When a person takes soma they are drugged into a state of happiness, with no worries in the world. Huxley’s fear of an invention that allows humans to be oblivious to others around them has come true but in another form – social media. Websites such as Twitter, Instagram, and Facebook all create a fake sense of connection, when in fact everyone is the loneliest they have ever been. People need to interact more with the real world to understand more emotions than happy and sad; because when people lose these emotions they lose a core part of themselves. Equally important, the added presence of technology into everything has taken the experiences and emotions that someone makes when he or she completes a task or see a new thing and has made them utterly useless.
In ‘Alone Together’ the author makes it clear: A true experience is not as good to people anymore as an online video or a robot is. In the text, Turkle remarks that ‘A ten-year-old girl told me that she would prefer a robotic turtle because aliveness comes with aesthetic inconvenience: ‘Its water looks dirty. Gross’ (265). A little girl would much rather have a fake robot than seeing a real-life Galapagos tortoise, which is usually a once in a lifetime experience. Many people will never get to experience the emotion of seeing something this good in a lifetime, and if there are robots of these tortoises all over, what is the point of the excitement? People will lose that sense of experience forever. Huxley takes this point further by stating ‘[And] everybody happy and no one ever sad or angry, and every one belonging to everyone else, and the boxes where you could see and hear what was happening at the other side of the world, and babies in lovely clean bottles—everything so clean’ (). In the novel, everything is so clean and easily accessible, which according to him is the perfect future. This is the problem though, people will lose excitement and grief and suspense if they have everything at their fingertips. Why go to a foreign country when you can see pictures from a box? A clean life with everything available for you is not as emotionally complex as a messy one. Furthermore, modern day relationships with other humans are threatened by robots and machines.

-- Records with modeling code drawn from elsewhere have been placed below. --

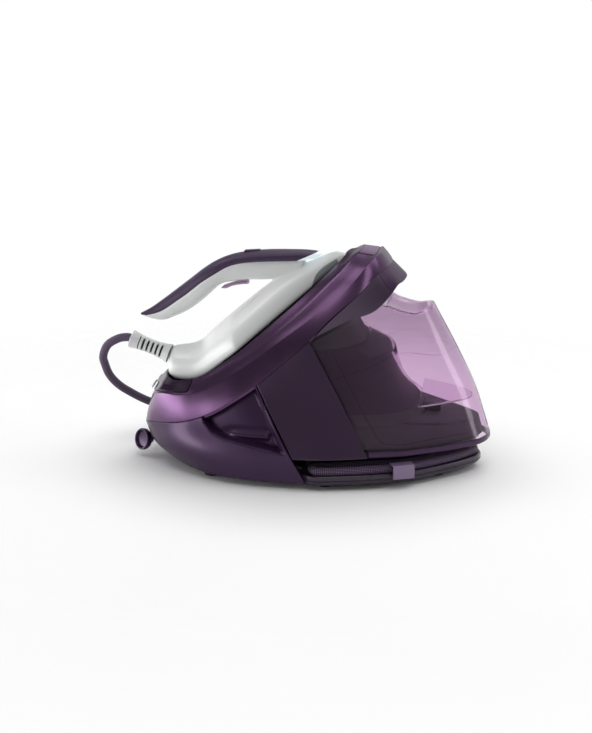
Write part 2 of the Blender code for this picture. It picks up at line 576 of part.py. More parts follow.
# clip on the tray's rim that holds the hose in its groove
clip_t = math.radians(24)
clip_c = Vector((121, -105.0, 0))
cx, cy = math.cos(clip_t), math.sin(clip_t)
clip_sec = [(-4.0, 12.0), (-3.4, 31.2), (9.5, 32.6), (9.5, 30.2), (-1.2, 29.0), (-1.6, 12.0)]
verts, faces = [], []
for u in (-13.5, 13.5):
    for d, z in clip_sec:
        verts.append((clip_c.x + u * cx - d * cy, clip_c.y + u * cy + d * cx, z))
n = len(clip_sec)
faces = [tuple(range(n)), tuple(range(2 * n - 1, n - 1, -1))]
faces += [(i, (i + 1) % n, n + (i + 1) % n, n + i) for i in range(n)]
finish("hose_clip", verts, faces, LILAC, origin=(clip_c.x, clip_c.y, 12.0))


# ---------------------------------------------------------------- the iron
SOLE = [(-140, 0), (-138, 22), (-131, 41), (-118, 53), (-98, 59.5), (-70, 61), (-45, 57.5), (-20, 45.9),
        (0, 38.5), (17, 25.5), (30, 13), (38, 3.5), (39.4, 0)]


def sole_ring(inward, up_by):
    half = smooth([(x, y, 0) for x, y in SOLE], 25)
    r = inset(full(half, True), inward)
    out = r.copy()
    for k, (x, y, _) in enumerate(r):
        out[k, 0], out[k, 2] = on_plane(x, up_by)
    return out


stack("soleplate", [sole_ring(1.2, 0.0), sole_ring(0.0, 1.0), sole_ring(0.0, 3.6)], STEEL)
stack("heat_skirt", [sole_ring(1.6, 4.0), sole_ring(2.0, 5.8)], BLACK)

SHOULDER = [(0.0, 0.0), (0.0, 0.80), (0.05, 0.97), (0.18, 1.0), (0.45, 0.90), (0.75, 0.66), (0.93, 0.38),
            (1.0, 0.0)]
housing_low = [(-181, 118), (-176, 112), (-165, 111), (-150, 113), (-137, 117.5), on_plane(-119, 8.8),
               on_plane(-98, 8.0), on_plane(-80, 7.6), on_plane(-40, 7.4), on_plane(0, 7.4), on_plane(28, 7.4),
               on_plane(41, 7.4), on_plane(45, 9.0)]
housing_high = [(-187, 129), (-183, 142), (-172, 145.5), (-160, 147), (-147, 152), (-127, 170), (-96, 197),
                (-66, 223), (-58.5, 232), (-57.5, 247), (-48, 257.1), (-20, 258.2), (6, 260.4), (16, 268.5),
                (30, 270.5), (39.5, 268)]
housing_w = [20, 38, 49, 54, 57.5, 59.5, 60, 59, 56, 51, 45, 38, 30, 21, 12, 4]
beam("iron_housing", housing_low, housing_high, housing_w, SHOULDER, WHITE, n=30)

LOWER_HALF = [(0.0, 0.0), (0.02, 0.40), (0.16, 0.74), (0.50, 0.95), (1.0, 1.0), (1.0, 0.0)]
UPPER_HALF = [(0.0, 0.0), (0.0, 1.0), (0.40, 0.99), (0.72, 0.80), (0.92, 0.46), (1.0, 0.0)]
under_line = [(-217.5, 182), (-208, 178.5), (-195, 177), (-178, 183), (-160, 192), (-145, 203), (-130, 216),
              (-118, 226.5), (-100, 230.5), (-80, 232.5), (-66, 230.5), (-59.4, 232.2)]
bound_line = [(-220.0, 182.6), (-213, 183.5), (-197, 188), (-178, 200), (-160, 213), (-143, 227),
              (-125, 239.5), (-110, 248.5), (-92, 254.5), (-76, 257.0), (-59.2, 258.0)]
beam("handle_shell", under_line, bound_line, [8, 14, 16, 17, 17.5, 17.5, 17.5, 18, 19, 21, 24],
     LOWER_HALF, WHITE, n=22)
grip_low = [(-221.5, 183.2), (-213, 184.1), (-197, 188.7), (-178, 200.8), (-160, 213.8), (-143, 227.8),
            (-125, 240.3), (-110, 249.2), (-92, 255.2), (-76, 257.8), (-57, 258.8), (-40, 259.4), (-20, 259.8)]
grip_high = [(-224.0, 185.0), (-212, 191.5), (-195, 203.5), (-176, 218), (-158, 232), (-140, 246),
             (-124, 256), (-106, 263.5), (-85, 268), (-60, 270.5), (-30, 271.5), (-8, 271.4), (4.0, 270.4)]
beam("handle_grip", grip_low, grip_high, [5, 13, 15.5, 16.5, 17, 17, 17, 17, 17.5, 18, 18.5, 18, 16, 13],
     UPPER_HALF, ((0.075, 0.05, 0.10), 0.38), n=26)
beam("light_window", [(-18.6, 260.2), (3.6, 262.3)], [(5.4, 270.2), (13.2, 270.2)], [12.5, 9.0],
     [(0.0, 0.0), (0.0, 1.0), (0.7, 0.9), (1.0, 0.5), (1.0, 0.0)], ((0.55, 0.80, 0.90), 0.1), n=4)
block("boost_button", (-78, 0, 271.4), (24, 11, 2.6), DARK, 1.0, tilt=4)
beam("steam_trigger", [(-119.0, 220.5), (-113, 220.5), (-104, 224.0), (-92, 226.4), (-84, 227.0)],
     [(-116.5, 223.2), (-110.0, 225.4), (-101, 228.2), (-92, 230.0), (-84.4, 230.9)], [6, 8, 8, 8, 7],
     [(0.0, 0.0), (0.0, 0.7), (0.3, 1.0), (1.0, 1.0), (1.0, 0.0)], LILAC, n=8, origin=(-84, 0, 229))
R_AX = Vector((-0.94, 0, 0.34)).normalized()
turned("strain_relief", [(HOSE_R + 0.5, 4.8), (12.6, 4.8), (10.6, 12), (9.2, 24), (9.0, 36), (10.2, 48),
                         (11.8, 58), (HOSE_R + 0.5, 58)], WHITE,
       (-183.2, 0, 131.0), axis=R_AX, seg=24)
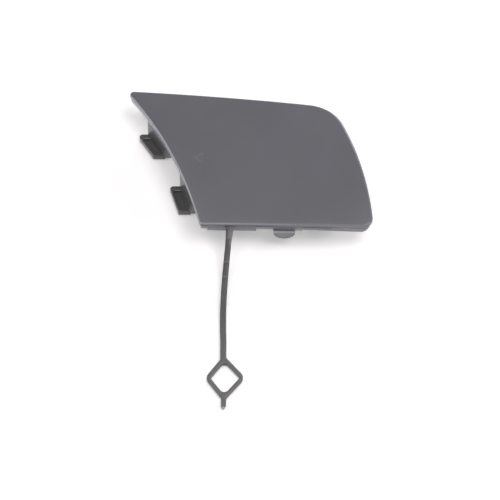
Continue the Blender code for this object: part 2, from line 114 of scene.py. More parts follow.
class FaceSizes(bpy.types.PropertyGroup):
    """Sizes of the crowned face and its rim."""

    lower_edge: length("Lower edge", "Length of the lower edge of the face", 74.1)
    lower_edge_fall: length("Lower edge fall", "How far the lower edge falls to the right", 1.3)
    height: length("Height", "From the lower left corner up to the pointed end", 69.6)
    tip_overhang: length("Tip overhang", "How far the pointed end reaches past the lower left corner", 33.5)
    top_fall: length("Top edge fall", "How far the top edge falls to the right", 9.9)
    top_right_inset: length(
        "Top right inset", "How far the top right corner stands inside the lower one", 16.4)
    tip_radius: length("Tip radius", "Rounding of the pointed end", 1.8)
    top_right_radius: length("Top right radius", "Rounding of the top right corner", 19.0)
    lower_right_radius: length("Lower right radius", "Rounding of the lower right corner", 5.2)
    lower_left_radius: length("Lower left radius", "Rounding of the lower left corner", 1.8)
    left_hollow: length("Left edge hollow", "How far the slanted left edge is drawn in", 3.6)
    right_bow: length("Right edge bow", "How far the right edge bulges", 3.5)
    crown_height: length("Crown height", "Height of the face over the table", 18.2)
    crown_across: length("Crown radius across", "Radius of the crown from left to right", 900)
    crown_up: length("Crown radius up", "Radius of the crown from bottom to top", 400)
    skin: length("Skin", "Thickness of the face", 2.4)
    edge_radius: length("Edge radius", "Rounding of the front edge", 1.1)
    edge_depth: length("Edge depth", "Depth of the front edge down to the step", 1.6)
    rim_setback: length("Rim setback", "How far the rim stands inside the front edge", 0.7)
    rim_wall: length("Rim wall", "Thickness of the rim", 1.6)
    rim_depth: length("Rim depth", "Depth of the rim below the face", 5.4)
    # The rim down to this depth takes the darker plastic colour as painted shade under the step.
    step_shade_depth: length("Bare depth", "Down to where the step keeps the primer off the rim", 3.5)


class BackSizes(bpy.types.PropertyGroup):
    """Sizes of what stands behind the face."""

    rib: length("Rib thickness", "Thickness of a stiffening rib", 1.2)
    rib_depth: length("Rib depth", "Depth of the ribs below the skin", 3.0)
    rib_pitch_across: length("Rib pitch across", "Distance between the upright ribs", 17.0)
    rib_pitch_up: length("Rib pitch up", "Distance between the level ribs", 19.0)
    first_rib_across: length("First upright rib", "Place of the first upright rib", 3.0)
    first_rib_up: length("First level rib", "Place of the first level rib", 14.0)
    arm_width: length("Snap arm width", "Width of a snap arm", 10.0)
    arm_thickness: length("Snap arm thickness", "Thickness of a snap arm", 1.8)
    arm_inset: length("Snap arm inset", "How far the snap arms stand inside the right edge", 8.5)
    barb: length("Barb", "How far a snap arm's barb stands out", 1.6)
    barb_height: length("Barb height", "Height of a barb's point over the table", 3.2)
    barb_return: length("Barb return", "Height of the slope above a barb's point", 0.8)
    arm_toe: length("Snap arm toe", "Width of a snap arm at the table", 1.1)
    ejector_radius: length("Ejector mark radius", "Radius of the marks that the ejector pins leave", 1.9)


class HookSizes(bpy.types.PropertyGroup):
    """Sizes of the two hooks on the slanted side."""

    reach: length("Reach", "How far a foot reaches out of its arm", 3.9)
    foot: length("Foot", "Thickness of a foot", 2.2)
    lip_rise: length("Lip rise", "Height of the lip over the foot", 1.0)
    lip: length("Lip width", "Width of the lip along a foot", 1.1)
    near_rib: length("Near rib", "Width of the rib at a foot's near end", 1.25)
    far_rib: length("Far rib", "Width of the rib at a foot's far end", 2.6)
    arm: length("Arm thickness", "Thickness of an arm", 1.6)
    corner: length("Corner radius", "Rounding of a foot's far outer corner", 1.3)
    web: length("Web thickness", "Thickness of the web behind an arm", 1.4)
    web_reach: length("Web reach", "How far the web reaches behind the arm", 2.8)
    lean: degrees("Arm lean", "How far the arms lean in towards the face", 13.5)


class EdgeSizes(bpy.types.PropertyGroup):
    """Sizes of the tongue and the walls under the lower edge."""

    tongue_start: length("Tongue start", "Where the tongue begins along the lower edge", 31.35)
    tongue_width: length("Tongue width", "Width of the tongue", 9.4)
    tongue_thickness: length("Tongue thickness", "Thickness of the tongue", 1.9)
    tongue_proud: length("Tongue proud", "How far the tongue stands in front of the rim", 1.2)
    tongue_shoulder: length("Tongue shoulder", "Depth of the tongue's shoulder below the face", 5.5)
    tongue_depth: length("Tongue depth", "Depth of the tongue's end below the face", 11.0)
    tongue_round: length("Tongue rounding", "Height of the tongue's rounded end", 4.5)
    ledge_start: length("Ledge start", "Where the ledge begins along the lower edge", 31.1)
    ledge_width: length("Ledge width", "Width of the ledge over the tongue", 12.7)
    ledge_depth: length("Ledge depth", "Depth of the ledge below the face", 5.9)
    root_start: length("Root wall start", "Where the tether's wall begins along the lower edge", 3.2)
    root_width: length("Root wall width", "Width of the wall that the tether grows out of", 20.9)
    root_depth: length("Root wall depth", "Depth of that wall below the face", 6.8)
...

The main argument of Turkle’s article is exactly this, even stating ‘I find people willing to seriously consider robots not only as pets but as potential friends, confidants, and even romantic partners’ (271). Many people nowadays believe that robots are family, too, like pet robot dinosaurs or vacuum cleaners with a cute face. It further restricts human emotion, as you cannot feel strongly about a box of metal compared to a partner. Emotions passed through these machines are not meaningful, they are programmed to do these things. Huxley tackles this problem differently, creating a world where humans are engineered by technology to have useless relationships. In the novel, Huxley explains ‘I know you don’t. And that’s why we went to bed together yesterday—like infants—instead of being adults and waiting’ (). The side effect of a beautiful technological world is useless relationships, and therefore useless emotions. In Brave New World, one of the characters named Bernard commented on his depressed life due to a lack of an emotional bond with a significant other. This is because of technology – it separates people and substitutes itself in their place, taking out the emotion and feeling people have between one another.
Consequently, people all over the world are separating emotionally due to the invention and progression of the technology we make. In ‘Alone Together’, Turkle is warning us about the connections we are breaking and emotions we are forgetting today, and in Brave New World Huxley threatens us with the world to come. Feelings are a core part of everyday life, and without complex emotions, nobody can truly express themselves. People need to step back from their screens and look and the things and people around them. They are real, they are there, and it is up to the individual to create complex emotions that drive the populus forward.